We have to compromise “persistence agnostic domain model” principle.  This is happened even with popular frameworks ActiveRecord (Rails) and Entity Framework (.NET) too.  I skip the compromise part as of now.

In Azure, you have two choices to persist objects.  One is table storage and another one is SQL Azure.  Typically, Web 2.0 applications use mixed approach like frequently used read-only data on NOSQL and source of truth is on relational data stores (CQRS).  This would be recommended when your application is running on Cloud, because every byte is billable and metered.  In this article, I brief the concerns when you are choosing Table Storage as source of truth.   Would Azure Table Storage be a good choice for domain object repository?  Though this is not the time to say “Azure Table Storage for domain object-repository should be highly recommended, partially or completely avoided” kind of opinions, but I can share some of the experiences with Azure Table Storage.

Due to high performance, Azure axes some NOSQL features those are typically available in other NOSQL products.  This seems like to get the ambitious mileage advertised for a bike, bike companies said you should drive on such a road, wheather and load conditions.

I have used the famous Customer-Order domain model in this post as shown in below figure.

The actual classes are:

public class Customer
public int Id { get; set; }
public string Name { get; set; }
public string City { get; set; }

List GetOrders(criteria)...

public class Product
public int Id { get; set; }
public string Name { get; set; }
public double UnitPrice { get; set; }

public class Order
public int Id { get; set; }
public DateTime QuotedAt { get; set; }
public int Status { get; set; }
public int CustomerId { get; set; }
public List OrderLines;

public double CalculatePrice()...

public class OrderLine
public int Id { get; set; }
public Product ProductId { get; set; }
public double Quantity { get; set; }
public int OrderId { get; set; }

public double CalculatePrice()...

Is Key-Value Data Store Enough?

Key-Value based data stores are the actual starting point of NOSQL revolution, later Document based data store has been widely adopted for object persistence.  Document data store has the capability to persist an object (complex data type) against a key, however Key-Value data store can persist only scalar values.  This means that the Key-Value’s entity model is very much like relational representation (primary key – foreign key and link table), instead in Document data store, we have the choice to embed object into another object.  In the above example, Customer’s Order object can be embedded within Customer, and OrderLine and Product would be by reference. However, Azure Table Storage is just Key-Value data store.  You still have to provide meta-data for referential integrity.

Am I smart enough on “Partition Key” decision?
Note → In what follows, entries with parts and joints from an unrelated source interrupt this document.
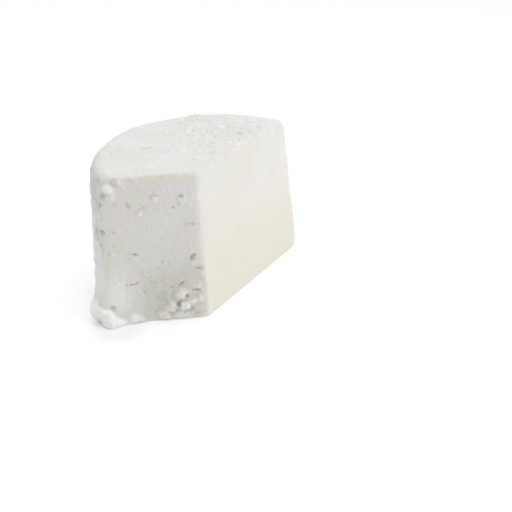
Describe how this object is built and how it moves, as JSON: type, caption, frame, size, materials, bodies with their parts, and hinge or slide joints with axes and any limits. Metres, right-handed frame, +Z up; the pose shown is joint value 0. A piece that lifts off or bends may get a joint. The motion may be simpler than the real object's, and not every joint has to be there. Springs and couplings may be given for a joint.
{
  "type": "ricotta",
  "caption": "Block of fresh ricotta cut from a basket-drained wheel: two flat knife cuts, a round flank, a grainy top, a flat base and a soft spill of curd at the foot.",
  "frame": {"origin": "middle of the block's bounding box, on the flat base that it stands on", "axes": "+Z up from the base; seen from -Y, the front cut faces the viewer and the right cut faces right; +X to the right"},
  "size_m": [0.1274, 0.1376, 0.0928],
  "materials": {
    "curd": "fresh milk curd, moist and matte, white with a slight cream tint"
  },
  "bodies": {
    "root": {"ricotta": "curd"}
  },
  "joints": []
}
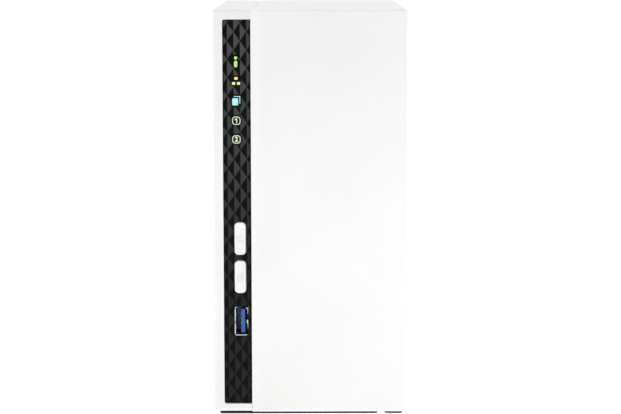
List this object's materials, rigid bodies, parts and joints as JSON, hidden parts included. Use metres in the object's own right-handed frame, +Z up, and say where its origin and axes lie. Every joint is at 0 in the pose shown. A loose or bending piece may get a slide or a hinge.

Physical location of a table in Azure (and all other NOSQL data stores too) is based on Partition Key (In Mongo DB, Sharding Key) selection.  You can get the “indexing” like faster query result only when you give partition key and row key.  Hence, the partition key selection is one of the architectural decision for a cloud application.  How smart you are to choose the right partition key is matter here!  In the Customer-Order, we can simply choose the following as partition key for the respective tables:

  • Customer – first letter of Name in upper case
  • Product – first letter of Name in upper case
  • Order – again use the partition key of the customer, since Order is always made by a customer.
  • OrderLine – either use Order table partition key or Product table partition key.  If we choose Order table, the OrderLine table partition will use Customer table partition key.

The below figure depicts how these tables would be distributed in a data center with four nodes.

Now the concerns are:

Is table partitioning happening always or based on capacity? Typically, NOSQL data stores (like Mongo) starts “sharding” when running out of drive capacity in the current machine. It seems very optimal way.  However, there is no clear picture on Azure table storage’s sharding.

Data store is even smarter than me when sharding.  In Mongo DB, it only asks table object property or properties as as “Sharding” key.  Based on the load, these data stores scales out data across servers.  The sharding algorithm intelligently split the entities between the available servers based on the values in the provided “Sharding” key.  However, Azure asks the exacts value in the partition key and it groups entities those have same value.  Azure does not give the internals of how does partitioning happens.  Will it scale-out on all the nodes in the data center? or limit to some numbers?  No clear pictures though.

What will happen if entities with same partition key on the single table server run out storage capacity? Do not have a clear picutre.  Some papers mentioned that table server is the abstraction and called as “access layer”, which in turns has “persistent storage layer” which contain scalable storage drives. The capacity of the drives will be increased based on the current capacity of the storage for a table server.

Interestingly, I found a reply in one of the Azure forum for a similar question (but quoted couple of years before):

…our access layer to the partitions is separated from our persistent storage layer.  Even though we serve up accesses to a single partition from a single partition server, the data being stored for the partition is not constrained to just the disk space on that server.   Instead, the data being stored for that partition is done through a level of indirection that allows it to span multiple drives and multiple storage nodes.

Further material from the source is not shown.